Other CBP officers directed that driver to the second lane, where an alert on her vehicle prompted a search. Officers found hidden in the vehicle about 140 pounds of what turned out to be a mix of cocaine and fentanyl, and more than 25 pounds of methamphetamine. The driver was arrested and charged in federal court in San Diego with several drug importation charges.

She later absconded after being released on bond and remains a fugitive, according to court records. Later, investigators would learn she often crossed the Tecate border in Garcia’s lane, and that when he took a two-week leave, she crossed through his lane immediately before his leave and immediately when he returned, but not once during his absence.

Prosecutors allege that one afternoon in August 2023, Garcia was assigned to a pedestrian lane in Tecate when he suddenly asked another officer working in a vehicle inspection lane to switch with him. Moments after the switch, Garcia waved through the border a woman driving a Toyota Camry. Not long after that, Garcia’s shift ended and he headed back toward San Diego on state Route 94, followed closely by the driver of the Camry.

Agents at a Border Patrol checkpoint along the highway allowed Garcia in his own vehicle to pass but stopped the Camry. Inside the car, the agents found more than 475 pounds of cocaine and nearly 9 pounds of fentanyl, according to prosecutors.

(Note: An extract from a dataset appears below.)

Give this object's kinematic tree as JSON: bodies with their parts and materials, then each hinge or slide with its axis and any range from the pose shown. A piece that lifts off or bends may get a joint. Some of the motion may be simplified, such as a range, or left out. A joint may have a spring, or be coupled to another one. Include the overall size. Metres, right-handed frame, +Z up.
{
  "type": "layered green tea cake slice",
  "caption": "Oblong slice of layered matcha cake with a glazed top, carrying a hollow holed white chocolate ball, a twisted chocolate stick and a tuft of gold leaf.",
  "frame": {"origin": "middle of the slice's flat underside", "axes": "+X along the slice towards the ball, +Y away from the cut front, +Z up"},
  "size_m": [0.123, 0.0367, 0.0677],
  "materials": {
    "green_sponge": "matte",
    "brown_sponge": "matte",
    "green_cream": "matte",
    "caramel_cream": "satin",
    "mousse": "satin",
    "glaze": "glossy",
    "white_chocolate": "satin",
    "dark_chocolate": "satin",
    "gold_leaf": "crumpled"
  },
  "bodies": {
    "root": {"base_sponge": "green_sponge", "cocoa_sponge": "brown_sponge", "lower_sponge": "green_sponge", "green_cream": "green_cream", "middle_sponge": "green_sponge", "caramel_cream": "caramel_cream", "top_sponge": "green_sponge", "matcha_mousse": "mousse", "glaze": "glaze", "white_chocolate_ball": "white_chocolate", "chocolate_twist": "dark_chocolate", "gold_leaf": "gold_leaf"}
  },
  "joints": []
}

The Camry’s driver later pleaded guilty to two federal charges and admitted her car was loaded with drugs when it passed through Garcia’s border inspection lane. Prosecutors said crossing records showed that the woman also frequently went through Garcia’s lane when crossing into the U.S.

By February, FBI and DEA agents appeared to be monitoring Garcia’s actions. One day early in the month, undercover agents secretly followed two different vehicles that passed through his lane within about two hours of each other. When they eventually stopped those vehicles, they found about 130 pounds of methamphetamine in one; the other was loaded with 120 pounds of cocaine, 82 pounds of methamphetamine and 71 pounds of fentanyl.

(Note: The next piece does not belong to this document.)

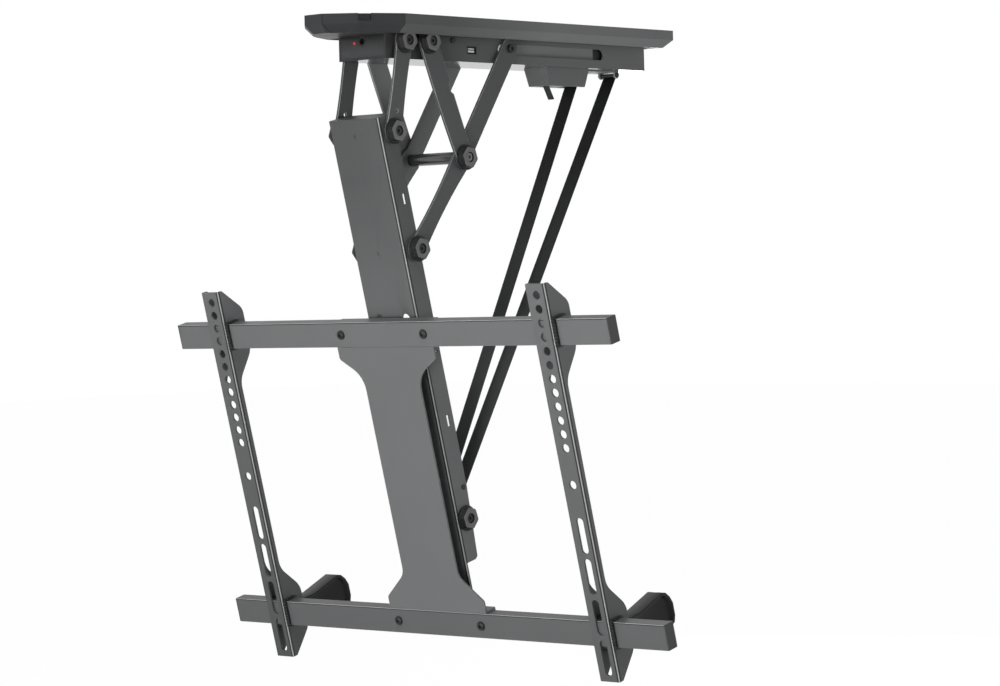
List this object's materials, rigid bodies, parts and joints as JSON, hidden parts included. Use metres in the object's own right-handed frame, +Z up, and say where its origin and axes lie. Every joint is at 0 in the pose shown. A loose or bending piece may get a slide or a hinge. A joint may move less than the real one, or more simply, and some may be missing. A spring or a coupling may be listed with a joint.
{
  "type": "motorized screen ceiling mount",
  "caption": "Fold-down ceiling mount for a flat screen: canopy and housing, belt-driven links, leaning column and a two-bar frame with screen brackets.",
  "frame": {"origin": "on the ceiling face at the canopy's centre", "axes": "+Z up, +Y from the canopy's nose to its rear, +X to the right seen from the screen side"},
  "size_m": [0.641, 0.529, 0.7129],
  "materials": {
    "powder_grey": "satin",
    "black_plastic": "satin",
    "black_steel": "satin",
    "zinc_steel": "satin",
    "belt": "matte",
    "white_nylon": "satin",
    "board_green": "satin",
    "led_red": "gloss",
    "motor_grey": "satin"
  },
  "bodies": {
    "ceiling_unit": {"ceiling_plate": "zinc_steel", "nose_cover": "black_plastic", "front_cover": "powder_grey", "rear_cover": "powder_grey", "cable_plugs": "black_steel", "housing_channel": "powder_grey", "front_panel": "black_plastic", "rear_panel": "black_plastic", "dc_jack": "black_steel", "power_led": "led_red", "usb_port": "zinc_steel", "control_board": "board_green", "housing_screws": "black_steel", "guide_rails": "motor_grey", "gear_motor": "motor_grey", "bearing_bracket": "zinc_steel", "switch_shroud": "powder_grey", "belt_guide": "zinc_steel", "limit_switch": "black_steel", "belt_anchor": "powder_grey", "anchor_pin": "black_steel", "fixed_pivot_bolts": "black_steel", "fixed_pivot_caps": "black_plastic", "pivot_washers": "black_plastic"},
    "middle_links": {"middle_link_left": "powder_grey", "middle_link_right": "powder_grey", "cross_rod": "motor_grey", "cross_rod_caps": "black_plastic"},
    "long_links": {"long_link_left": "powder_grey", "long_link_right": "powder_grey", "guide_screws": "black_steel"},
    "front_links": {"front_links": "powder_grey", "front_link_bolts": "black_steel", "front_link_caps": "black_plastic"},
    "guide_blocks": {"guide_blocks": "white_nylon"},
    "column": {"column_channel": "powder_grey", "column_bolts": "black_steel", "column_caps": "black_plastic", "roller_axle": "black_steel", "roller_axle_caps": "black_plastic", "column_screws": "black_steel", "cover_plate": "powder_grey", "upper_bar": "powder_grey", "lower_bar": "powder_grey", "bar_end_caps": "black_plastic", "bar_screws": "black_steel", "belt_wrap": "belt"},
    "roller": {"belt_roller": "motor_grey"},
    "left_screen_bracket": {"left_bracket": "powder_grey", "left_hook_inserts": "black_steel", "left_foot": "black_plastic"},
    "right_screen_bracket": {"right_bracket": "powder_grey", "right_hook_inserts": "black_steel", "right_foot": "black_plastic"},
    "drum": {"drum_shaft": "zinc_steel", "belt_drum": "motor_grey", "belt_winding": "belt"},
    "lever": {"limit_lever": "black_steel"},
    "front_belt": {"belt_front_run": "belt"},
    "rear_belt": {"belt_rear_run": "belt"}
  },
  "joints": [
    {"name": "fold", "type": "hinge", "parent": "ceiling_unit", "child": "middle_links", "pos_m": [0, -0.1324, -0.026], "axis": [1, 0, 0], "range_deg": [0, 53.34]},
    {"name": "long_fold", "type": "hinge", "parent": "middle_links", "child": "long_links", "pos_m": [0, -0.0786, -0.1511], "axis": [1, 0, 0], "range_deg": [-98.2, 0]},
    {"name": "column_fold", "type": "hinge", "parent": "long_links", "child": "column", "pos_m": [0, -0.1546, -0.2502], "axis": [1, 0, 0], "range_deg": [0, 120.9]},
    {"name": "front_fold", "type": "hinge", "parent": "ceiling_unit", "child": "front_links", "pos_m": [0, -0.166, -0.026], "axis": [1, 0, 0], "range_deg": [-49.6, 0]},
    {"name": "block_slide", "type": "slide", "parent": "ceiling_unit", "child": "guide_blocks", "axis": [0, 1, 0], "range_m": [0, 0.1408]},
    {"name": "front_belt_swing", "type": "hinge", "parent": "ceiling_unit", "child": "front_belt", "pos_m": [0, 0.1539, -0.0557], "axis": [1, 0, 0], "range_deg": [0, 32.1], "deforming": ["belt_front_run"]},
    {"name": "rear_belt_swing", "type": "hinge", "parent": "ceiling_unit", "child": "rear_belt", "pos_m": [0, 0.222, -0.05], "axis": [1, 0, 0], "range_deg": [0, 16.1], "deforming": ["belt_rear_run"]},
    {"name": "roller_spin", "type": "hinge", "parent": "column", "child": "roller", "pos_m": [0, -0.08511, -0.54546], "axis": [1, 0, 0], "continuous": true},
    {"name": "drum_spin", "type": "hinge", "parent": "ceiling_unit", "child": "drum", "pos_m": [0, 0.1725, -0.0199], "axis": [1, 0, 0], "continuous": true},
    {"name": "lever_tilt", "type": "hinge", "parent": "ceiling_unit", "child": "lever", "pos_m": [0, 0.108, -0.0625], "axis": [1, 0, 0], "range_deg": [0, 20], "stiffness_Nm_per_rad": 0.05},
    {"name": "left_bracket_slide", "type": "slide", "parent": "column", "child": "left_screen_bracket", "axis": [1, 0, 0], "range_m": [-0.045, 0.15]},
    {"name": "right_bracket_slide", "type": "slide", "parent": "column", "child": "right_screen_bracket", "axis": [1, 0, 0], "range_m": [-0.132, 0.064]}
  ],
  "couplings": [
    {"joint": "long_fold", "follows": "fold", "ratio": -1.8392},
    {"joint": "column_fold", "follows": "fold", "ratio": 2.264},
    {"joint": "front_fold", "follows": "fold", "ratio": -0.9288},
    {"joint": "block_slide", "follows": "fold", "m_per_rad": 0.15111},
    {"joint": "front_belt_swing", "follows": "fold", "ratio": 0.6},
    {"joint": "rear_belt_swing", "follows": "fold", "ratio": 0.3}
  ]
}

It appears a records check on the driver of one of those vehicles is what led the FBI and DEA agents to Bonillo, a 30-year-old Army veteran who joined CBP in April 2023. When crossing the border in Otay Mesa, a much larger crossing than Tecate, that driver had often crossed through Bonillo’s lane.

On Feb. 15, the driver of a Buick LaCrosse that investigators later learned was loaded with drugs attempted to cross through Bonillo’s lane in Otay Mesa. Investigators believe Bonillo tipped off the driver that he might be followed. After crossing the border, the driver allegedly “engaged in highly surveillance-cautious maneuvers,” an FBI agent wrote in a search warrant. The driver then abandoned the car in a public parking lot and fled through the back of a store.

Prosecutors allege another person later came to retrieve the Buick and eventually took it to a San Diego home. Agents later raided the home and discovered 95 pounds of fentanyl powder and smaller amounts of fentanyl pills and heroin hidden inside the car, according to court records. Agents also arrested several people inside the home, where they found more drugs, and later learned that at least two of those people had previously crossed the border through Bonillo’s lanes.

Garcia and Bonillo have pleaded not guilty to the charges against them and remain in custody after judges ruled both were flight risks. Garcia’s attorney declined to comment Wednesday. Bonillo’s attorney did not respond to a request for comment. Garcia and Bonillo both face a minimum of 10 years in prison if convicted. They’re next due in court for a hearing late next month.